1 kg (2 lb) firikia or any other small apples
2 lemons, the juice
1 kg (2 lbs) sugar
600 ml (2½ cups) water
Cloves (one for each apple)
1 cinnamon stick

Wash, peel and core the apples and cover with water and the juice of a lemon to prevent discolouring.

Meanwhile prepare the syrup.   Boil the water and sugar with 1 tbsp of lemon juice and the cinnamon stick, for 5-10 minutes.  Drain the apples, pierce the top of each with a clove, and place them in the hot syrup and simmer gently until they are tender.  Remove the saucepan from the fire and set aside for 24 hours.
The next day, discard the cinnamon stick and simmer the spoon sweet until the syrup thickens. Taste, and add little more lemon juice, if necessary.  
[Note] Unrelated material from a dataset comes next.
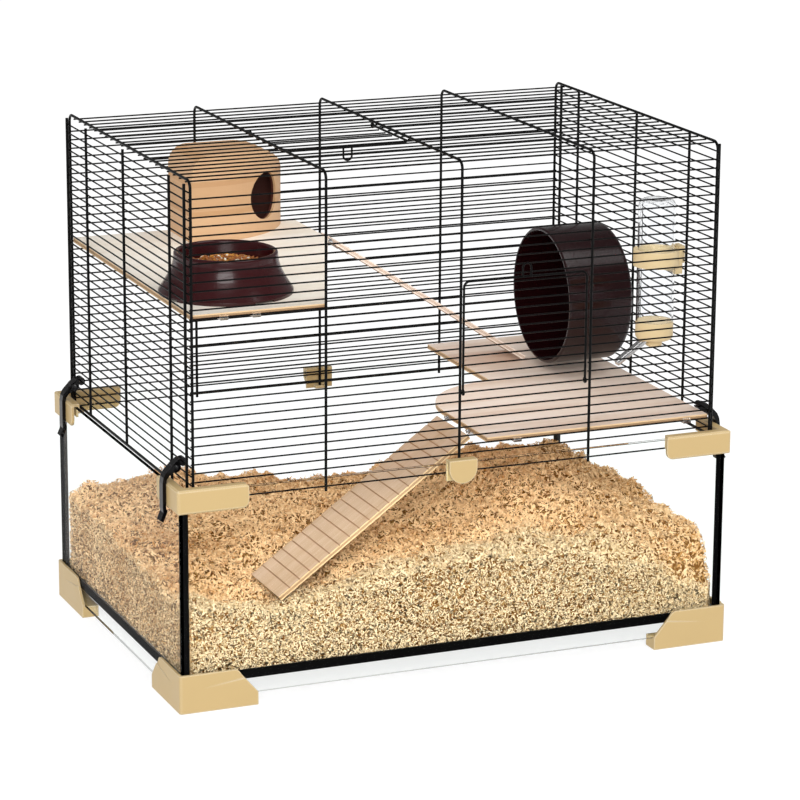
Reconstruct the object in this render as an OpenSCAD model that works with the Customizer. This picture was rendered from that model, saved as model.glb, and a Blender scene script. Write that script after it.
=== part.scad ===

Cool the apples, before placing them in prepared jars.




                                                      SPICED APPLES







If you have hard, unripe firikia or any other small apples, try preparing this gourmet delicacy.


1 kg (2 lb) firikia apples, peeled, cored and rubbed with lemon juice
Cloves

500 g (1 lb) sugar
500 ml (2 cups) white vinegar
A large pinch of salt

1 rind of ½ a lemon
2 tsp allspice berries
A small piece bruised ginger
A stick of cinnamon
(all tied up in piece of cheesecloth or sterilized gauze) 


Stud each apple with a clove.   Place the sugar, vinegar and salt in a saucepan, add the spice pouch, simmer and stir until the sugar dissolves.   Add the apples and simmer very gently, turning them over once, until they are tender enough to be pierced by a wooden skewer;  this might take from 45 minutes to 1 hour.

Remove the apples with a slotted spoon and pack into sterilized jars.  Discard the spice pouch and simmer the cooking liquid until turns into syrup.  Cover the apples with the vinegar syrup and seal the lids.  Serve with meat, poultry or cheese.  Bon appétit!